The evening featured a number of community advocates, including Devren Washington, who works on digital-access issues with the Movement Alliance Project, formerly the Media Mobilizing Project. The digital academy plan is not a plan at all for those who don’t have high-speed internet, Washington said.

“Without a comprehensive plan that guarantees internet access, this plan will fail,” he said. “This plan glosses over the glaring lack of access.” He said 20,000 city students do not have internet access at home.

Veteran parent activist Cecelia Thompson said that confusion still reigns among parents, as piecemeal information about various District plans trickles out. “Everybody’s scared,” she said. Special education students and students with complex needs “still have not been heard.”

Rotonya Carr, a parent at Penn Alexander Elementary, which has a partnership with the University of Pennsylvania, said that even her well-resourced school has chronically fallen short on supplies and cleaning. She challenged the board to imagine what struggling schools will face.

“Would you recommend that your best friend send his or her only child to the least-resourced school in the District? If your answer is no, you shouldn’t approve the safety plan,” said Carr.

And parent Felicia Bryant-Dawson, who has two children at Adaire Elementary School, said the District’s plan was underestimating the sheer level of stress and confusion that in-school instruction could bring.

“As soon as one kid sneezes, there’s going to be a panic,” said Bryant-Dawson.

Teachers: An excess of worry

Teachers likewise battered the plan. “I trust it less every day,” said Charlie McGeehan of the U School.

“Not a single student spoke in favor of it. … This choice system is going to decimate school communities. It’s incredibly frustrating. Starting a whole new school is an absolute disaster,” McGeehan said. “We need to start the year online.”

Alexandrea Henry, a teacher at Meade Elementary, said that wasting time on a complex hybrid model was a mistake.

“Let’s instead invest in high-quality training on teaching and learning virtually. … Let’s follow New York’s model of regional enrichment centers to provide childcare for essential workers,” Henry said. “No person should have to decide if their life or the life of another is worth sacrificing for a quality education.”

Maddie Luebbert, a teacher at the Kensington Health Sciences Academy, said that bringing students into unsafe and chaotic buildings risks exposing them not just to illness, but also to trauma.

“As a child, it often feels impossible to ask for the support you need,” they said. “The fact that we don’t have to do it this way only increases the trauma and violence. … We cannot rush back to school in the service of capitalist greed.”

Other teachers said that spending time trying to make the hybrid model work was an unnecessary distraction.
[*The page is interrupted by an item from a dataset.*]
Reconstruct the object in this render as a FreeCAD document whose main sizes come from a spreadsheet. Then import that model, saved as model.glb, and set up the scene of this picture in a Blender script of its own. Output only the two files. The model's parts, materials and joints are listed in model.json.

“We are giving up the opportunity to make remote learning work, as we are dividing our attention,” said Emma Connolly, a teacher at Fell Elementary. “I will spend my precious instructional minutes reminding children to socially distance. The current plan is truly the worst of both worlds.”

Eileen Broderick, a teacher at McClure Elementary, said her experience with the school’s asbestos problems leaves her with little confidence that the District could maintain constant COVID cleaning. At McClure, she said, “getting the most simple supplies seems like a Herculean task. There has never been soap in the students’ bathroom for more than one day. … There were times when we had to borrow toilet paper from neighboring schools.”

Broderick said her building was nowhere near ready for COVID, and neither was the District. “This fall we’ll be running down the block begging for lifesaving PPE,” she said, before challenging the board to imagine themselves in her place. “I ask you, would you put your children in my classroom, where it reaches triple digits with no ventilation? Let’s take the time now to become the leading district for remote learning.”

Added Alexis Zhao, a parent and teacher at Chester Arthur Elementary: “Anyone who believes this plan will be implemented with fidelity is naïve. I seriously wonder if the people who made this plan have actually met a child. Our middle schoolers will scream coronavirus whenever anyone sneezes, and lick their hands and chase people … because they’re kids.”